• Task:
Repeat every line, exactly, from the very first through the one where "stand on Z = 0." appears. Add nothing else.

* * * *

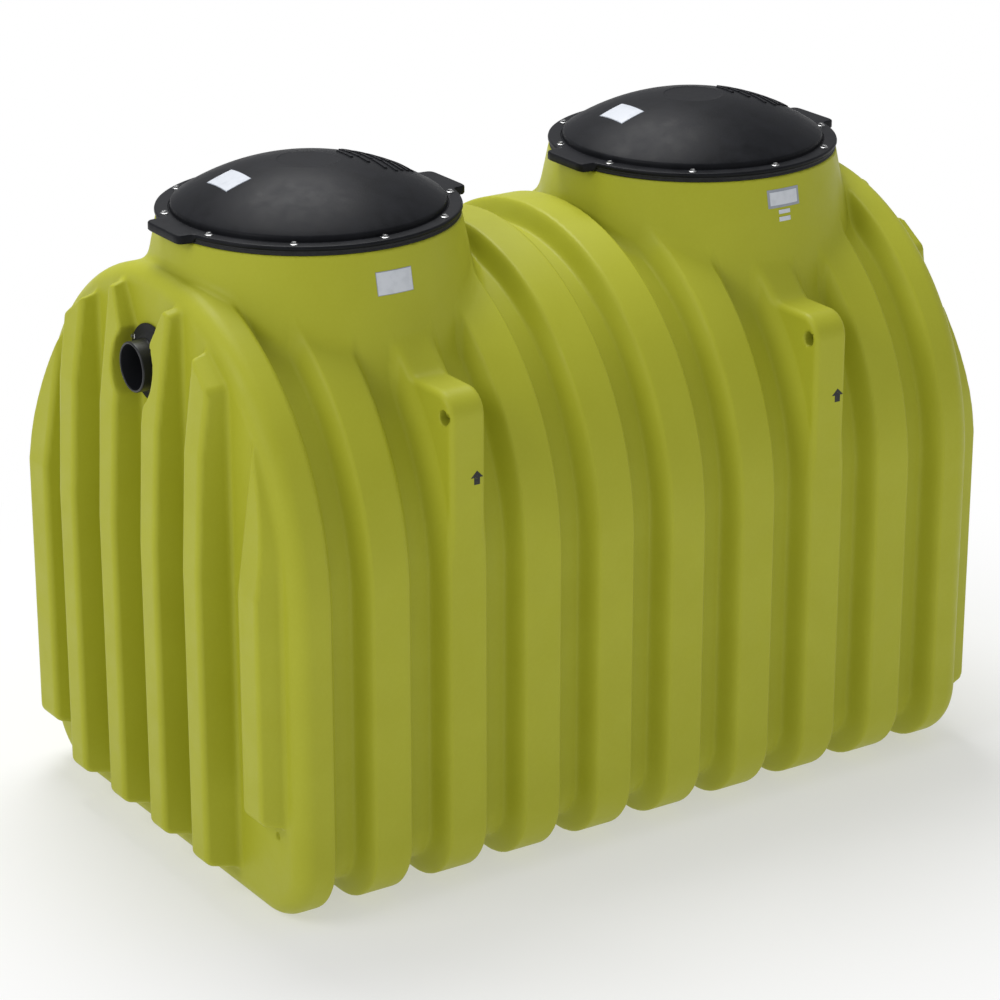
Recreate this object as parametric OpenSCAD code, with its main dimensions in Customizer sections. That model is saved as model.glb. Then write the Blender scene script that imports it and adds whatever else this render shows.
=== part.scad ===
// Low-profile septic tank: a one-piece ribbed polyethylene body with two
// bolted manhole lids, four lifting lugs and a pipe stub through each end.
// X runs along the tank, the outlet end is at -X; Z is up; the ribs stand on Z = 0.

/* [Body] */
// Number of ribs that run round the tank
rib_count = 10; // [8:1:12]
// Distance from one rib to the next
rib_pitch = 196.7; // [180:0.1:215]
// Width of the flat crest of a rib
rib_crest = 84; // [60:1:95]
// Length along the tank that each side of a rib takes to fall into the groove
rib_flank = 34; // [26:1:40]
// Depth of the grooves between the ribs
groove_depth = 50; // [30:1:60]
// Half the width of the tank over its ribs
half_width = 598; // [560:1:640]
// Height at which the straight sides turn into the vault
spring_z = 700; // [600:5:760]
// Rise of the vault above the straight sides
vault_rise = 650; // [610:5:680]
// Angle through which each haunch turns before the crown begins, in degrees
haunch_turn = 49.9; // [46:0.1:54]
// Radius of the bottom corners
corner_r = 160; // [130:5:200]
// Thickness of the moulded wall
wall = 12; // [8:0.5:16]
// Rounding where the ribbed wall turns into the end walls
end_round = 45; // [36:1:56]

/* [Manholes] */
// Distance of each manhole from the middle of the tank
manhole_x = 527.5; // [490:0.5:550]
// Width of the rim round the clear opening
rim_w = 45; // [36:1:56]
// Slope of the collar wall from upright, in degrees
collar_slope = 11.5; // [8:0.5:14]
// Height of the collar's top face
collar_z = 1440; // [1420:1:1480]
// Radius of the clear opening
opening_r = 296; // [270:1:305]
// Thickness of the rim that carries the lid
rim_t = 16; // [10:1:24]

/* [Lids] */
// How far the lid flange stands out past the collar
lid_lip = 2; // [1:0.5:8]
// Thickness of the lid flange
lid_flange_t = 10; // [6:0.5:14]
// Width of the flange round the dome
flange_w = 35; // [28:1:44]
// Height of the dome above the flange
dome_h = 110; // [80:1:130]
// Radius of the flat disc on top of the dome
dome_flat_r = 70; // [50:1:90]
// Thickness of the dome
dome_t = 8; // [5:0.5:12]
// Height of the gasket ring between collar and lid
gasket_t = 12; // [8:0.5:16]
// Width of each lid ear
ear_w = 150; // [110:1:180]
// How far each ear stands out past the flange
ear_out = 28; // [18:1:40]

/* [Lifting lugs] */
// Width of a lug at its outer face
lug_w = 90; // [80:1:96]
// Extra width of a lug at its root, on each side
lug_draft = 4; // [0:0.5:8]
// Height of the flat top of a lug
lug_top_z = 1177; // [1160:1:1190]
// Radius of a lug's outer top corner
lug_corner_r = 57; // [40:1:70]
// Depth of the lifting hole below the lug's top
lug_hole_drop = 54; // [48:1:72]
// Distance of the lifting hole from the lug's outer face
lug_hole_in = 30; // [26:1:40]
// Radius of the lifting hole
lug_hole_r = 16.5; // [10:0.5:19]
// Height at which a lug starts to stand out of the vault
lug_foot_z = 800; // [790:5:850]

/* [End ribs] */
// Distance from one end rib to the next
end_rib_pitch = 195.7; // [180:0.1:205]
// Width of an end rib's front
end_rib_w = 72; // [60:1:80]
// Extra width of an end rib at the wall, on each side
end_rib_draft = 10; // [4:1:14]
// How far the four middle end ribs stand out of the end wall
end_rib_d = 84; // [60:1:90]
// How far the two outer end ribs stand out of the end wall
outer_rib_d = 58; // [40:1:70]
// Height of the feet of the four middle end ribs
end_rib_foot = 88; // [70:1:120]
// Height of the feet of the two outer end ribs
outer_rib_foot = 262; // [220:1:300]
// Tops of the end ribs, from the middle outwards
end_rib_tops = [1333, 1290, 1110]; // [900:1:1340]
// How far the tips of the end ribs run over the end rounding, from the middle outwards
end_rib_tips = [40, 5, 20]; // [0:1:45]
// Height over which the top of an end rib bows back to the wall
end_rib_bow = 300; // [200:10:400]

/* [Pipes] */
// Outer radius of the pipe stubs, nominal four inch
pipe_r = 57.15; // [50:0.05:60]
// How much thicker the pipe stubs are inside their seals
pipe_step = 1.5; // [0.5:0.5:3]
// Wall thickness of the pipe stubs
pipe_t = 6; // [4:0.5:8]
// Height of the outlet pipe's centre
outlet_z = 1160; // [1120:1:1180]
// How much higher the inlet pipe sits than the outlet pipe
inlet_rise = 50; // [0:1:50]
// How far the pipes stand out of the end walls
pipe_out = 54; // [40:1:90]
// How far the pipes reach inside the end walls
pipe_in = 70; // [40:1:120]
// Radius of the seal's flange
seal_r = 90; // [80:1:94]
// Thickness of the seal's flange
seal_t = 8; // [5:0.5:12]

/* [Hidden] */
$fn = 96;
flank_steps = 5;              // flat faces on each flank of a rib
end_steps = 4;                // flat faces on each end rounding
arc_steps = 20;               // flat faces on each arc of an end wall's outline
rib_x0 = -(rib_count - 1) / 2 * rib_pitch;
end_x = -rib_x0 + end_round;  // outer face of the end walls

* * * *

• Solution to this exercise:
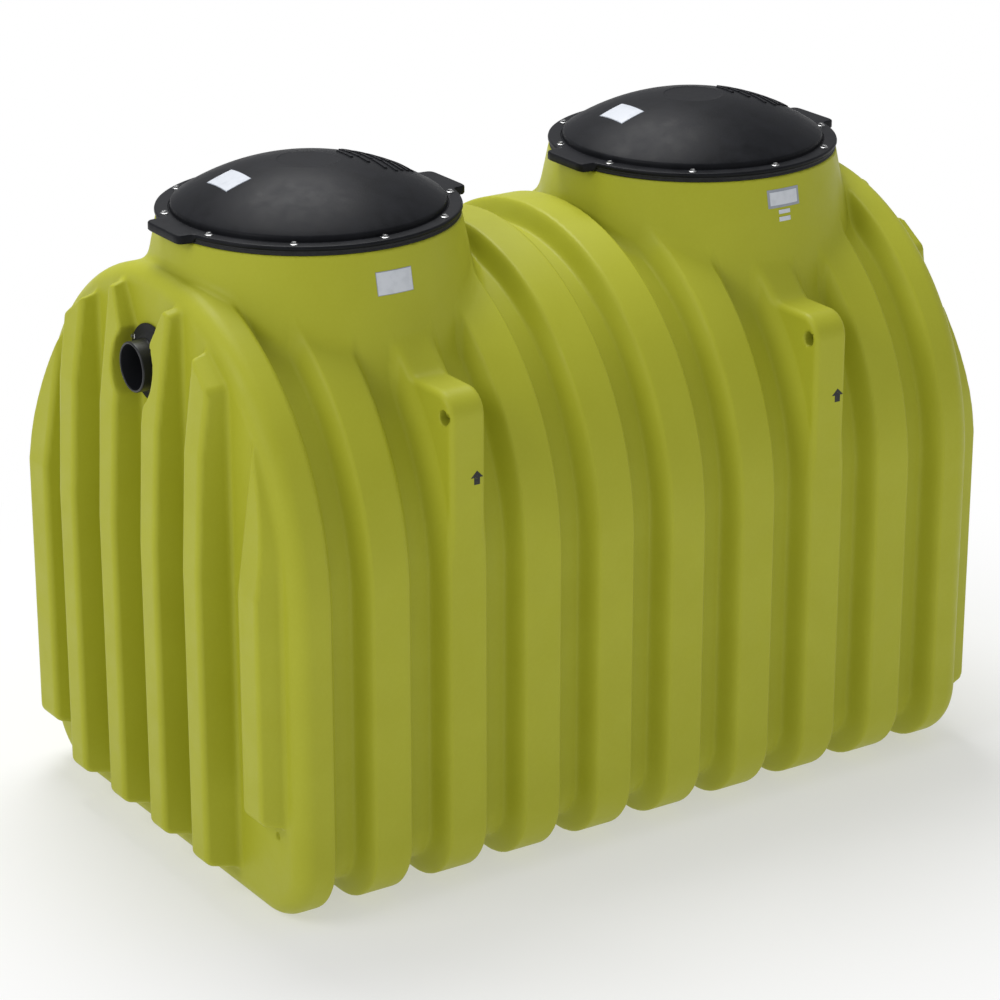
Recreate this object as parametric OpenSCAD code, with its main dimensions in Customizer sections. That model is saved as model.glb. Then write the Blender scene script that imports it and adds whatever else this render shows.
=== part.scad ===
// Low-profile septic tank: a one-piece ribbed polyethylene body with two
// bolted manhole lids, four lifting lugs and a pipe stub through each end.
// X runs along the tank, the outlet end is at -X; Z is up; the ribs stand on Z = 0.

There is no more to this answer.